The several hundred boards and regional (health care groups) "weren't able to control the costs or deliver the level of technical expertise," Snelgrove said.

He said health care costs are increasing between eight and 12 per cent a year. If the economy grows at four per cent and health care at 12 per cent, which accounts for 40 per cent of the provincial budget now, in 17 years, "We're out of business," Snelgrove said.

"We didn't sit down as a government and say, in the biggest corporate merger in Canadian history, we didn't stop and check off along the way to know that we had the foundation for a functioning board to work."

"I can guarantee Genia (Leskiw) or Ray (Danyluk) or I, or the premier, are not going to sit there forever blindly saying the super-board's the answer."

However, a sound argument can be made for a provincial health strategy that is delivered and monitored locally, said Snelgrove. The system should include a province-wide electronic information system, he said.
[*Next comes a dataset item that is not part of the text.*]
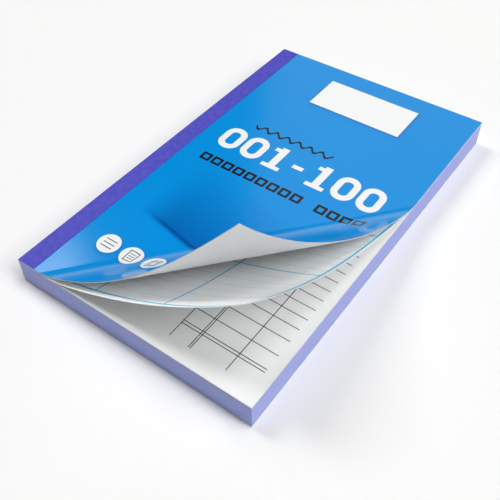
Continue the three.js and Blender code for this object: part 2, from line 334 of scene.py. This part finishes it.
def invoice_ruling(tree, place):
    """The form: rows every 6 mm, a wide column and two money columns, and at the foot the boxes for the sums,
    with doubled rules. Above them are the boxes for the address and the date. All in millimetres."""
    thin, left, right, low, high = 0.4, 16, 122, 7.6, 142.3
    sums_x, sums_y, total_x, date_x = 80.85, 33.05, 80.6, 90
    rows = ruled_rows(tree, place, 40.0, 6.02, thin, left, right, 38, 139)
    level = [                                             # each from x to x, at y
        (sums_x, right, sums_y), (sums_x, right, 24.8), (total_x, right, 17.0), (total_x, right, 15.5),
        (left, sums_x, sums_y), (left, right, high), (left, right, 149.5),
        (left, 78, 160), (left, 78, 168), (left, 78, 176), (date_x, right, 168), (date_x, right, 176),
    ]
    upright = [                                           # each at x, from y to y
        (109.2, 7.8, high), (90.6, low, high), (91.6, low, high), (sums_x, 7.8, sums_y),
        (left, sums_y, 149.5), (date_x, 168, 176), (right, 168, 176),
    ]
    lines = [printed_line(tree, place, (start, y), (end, y), thin) for start, end, y in level]
    lines += [printed_line(tree, place, (x, start), (x, end), thin) for x, start, end in upright]
    return together(tree, [rows, *lines])


form_ink = linear("#222427")


def form_paper(name, colour, printed=True):
    """Thin bond paper for carbonless copies: smooth, barely mottled and matt. The form's ink lies on it."""
    material, tree, shader = new_material(name, Roughness=0.7, IOR=1.45)
    ink = (invoice_ruling(tree, measured(tree)), form_ink) if printed else None
    paper_fibres(tree, shader, linear(colour), 0.012, 0.25, 0.012, ink)
    return material


white_form = form_paper("white_form_paper", "#f6f7f7")
yellow_form = form_paper("yellow_form_paper", "#f3e592")
white_reverse = form_paper("white_paper_reverse", "#f7f8f8", printed=False)
yellow_reverse = form_paper("yellow_paper_reverse", "#f1e6a2", printed=False)

# Trimmed edges: hundreds of leaf edges with a lavender tint. A leaf is 0.066 mm, too fine to show, so the
# streaks along the block are drawn 0.4 mm thick. The knife's marks cross them, 0.5 mm apart
trimmed_edge, tree, shader = new_material("trimmed_tinted_edge", Roughness=0.75, IOR=1.45)
streak_t, streak_l, mark_t, mark_l = 0.4, 25, 0.5, 40
per_streak = [1 / (size * mm) for size in (streak_l, streak_l, streak_t)]
per_mark = [1 / (size * mm) for size in (mark_t, mark_t, mark_l)]
place = add_node(tree, "ShaderNodeTexCoord").outputs["Object"]
along = add_node(tree, "ShaderNodeVectorMath", {0: place, 1: per_streak}, operation="MULTIPLY")
across = add_node(tree, "ShaderNodeVectorMath", {0: place, 1: per_mark}, operation="MULTIPLY")
streaks = add_node(tree, "ShaderNodeTexNoise", {"Vector": along.outputs[0], "Scale": 1.0, "Detail": 4})
marks = add_node(tree, "ShaderNodeTexNoise", {"Vector": across.outputs[0], "Scale": 1.0, "Detail": 2})
shade = add_node(tree, "ShaderNodeMapRange", {"Value": streaks.outputs["Fac"], "From Min": 0.3,
                                              "From Max": 0.7})
tint = add_node(tree, "ShaderNodeMix", {"Factor": shade.outputs[0], 6: linear("#a4adec"),
                                        7: linear("#b1baf6")}, data_type="RGBA")
cut = add_node(tree, "ShaderNodeMapRange", {"Value": marks.outputs["Fac"], "From Min": 0.3, "From Max": 0.7,
                                            "To Min": 0.97, "To Max": 1.03})
scored = add_node(tree, "ShaderNodeMix", {"Factor": 1.0, 6: tint.outputs[2], 7: cut.outputs[0]},
                  data_type="RGBA", blend_type="MULTIPLY")
tree.links.new(scored.outputs[2], shader.inputs["Base Color"])
ridges = add_node(tree, "ShaderNodeBump", {"Height": streaks.outputs["Fac"], "Distance": 0.03 * mm,
                                           "Strength": 0.5})
tree.links.new(ridges.outputs["Normal"], shader.inputs["Normal"])


leaf_shift = 0.03                         # how far trimmed leaves step in and out
random_inset = np.random.default_rng(7)


def make_sheaf(name, low_z, high_z, pressed_z=None):
    """A sheaf of leaves: a grid over the page for its top and one for its under face. The trimmed rim between
    them steps in and out by up to leaf_shift. pressed_z is the level that the margin is pressed up to."""
    x = np.concatenate([[spine_x, 5.0, tape_x, step_end_x], np.linspace(bend_end_x, width, 12)])
    y = np.linspace(0, height, 22)
    plan = np.stack(np.meshgrid(x, y, indexing="ij"), -1)
    inset = random_inset.uniform(0, leaf_shift, 2)
    layers = []
    for z, pulled in ((high_z, inset[0]), (low_z, inset[1])):
        flat = plan.copy()
        flat[..., 0] = np.minimum(flat[..., 0], width - pulled)
        flat[..., 1] = np.clip(flat[..., 1], pulled, height - pulled)
        layers.append(np.concatenate([flat, np.full_like(flat[..., :1], z)], 2))
    if pressed_z is not None:
        layers[1] = margin_step(layers[1], pressed_z - low_z)
    return make_shell(name, *layers, plan * mm, [white_form, yellow_reverse, trimmed_edge])


# From the back cover up. The staples press up the margin of the lowest sheaf, and the top one ends at set 003
sheaf_z = board_t
for last in range(100, 2, -10):
    first = max(last - 9, 3)
    top_z = sheaf_z + (last - first + 1) * 2 * leaf_t
    node = f"sets_{first:03d}_to_{last:03d}"
    pressed_z = margin_pressed_z if last == 100 else None
    sheaf = make_sheaf(f"sheaf_{first:03d}_to_{last:03d}", sheaf_z, top_z, pressed_z)
    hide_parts(node)
    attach(sheaf, "book_block")
    sheaf_z = top_z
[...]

The centralized board may be OK, but the board might decide that it needs more vice presidents or regional presidents, he said. "But I've got to say we may have forgotten the good old days weren't all that good either."

"We're struggling with this... We're not in there to destroy health care, I will tell you that, and when I see the dollars that are going out there, and the result is not getting better, I can tell you it's going to be a lot of work to fix it."

He said a discussion about the government structure is needed.

Snelgrove also took the opportunity to blast the federal government over differences between provinces in health care funding.

"If we were funded the same as any other province in Canada, we would receive $822 million more," he said.

He added that the former federal health minister Tony Clement changed the health care funding three years ago from the agreement, signed by former Alberta premier Ralph Klein in 2004, that said funding would stay the same unless provinces agreed to change it.

"(The federal minister) didn't ask us, didn't give a shit then that Ralph signed one (agreement) that said (funding wouldn't) change."

He said it is "unconscionable" that no Alberta MP has said that the province gives the federal government $21 billion and yet the province isn't funded the same as other provinces.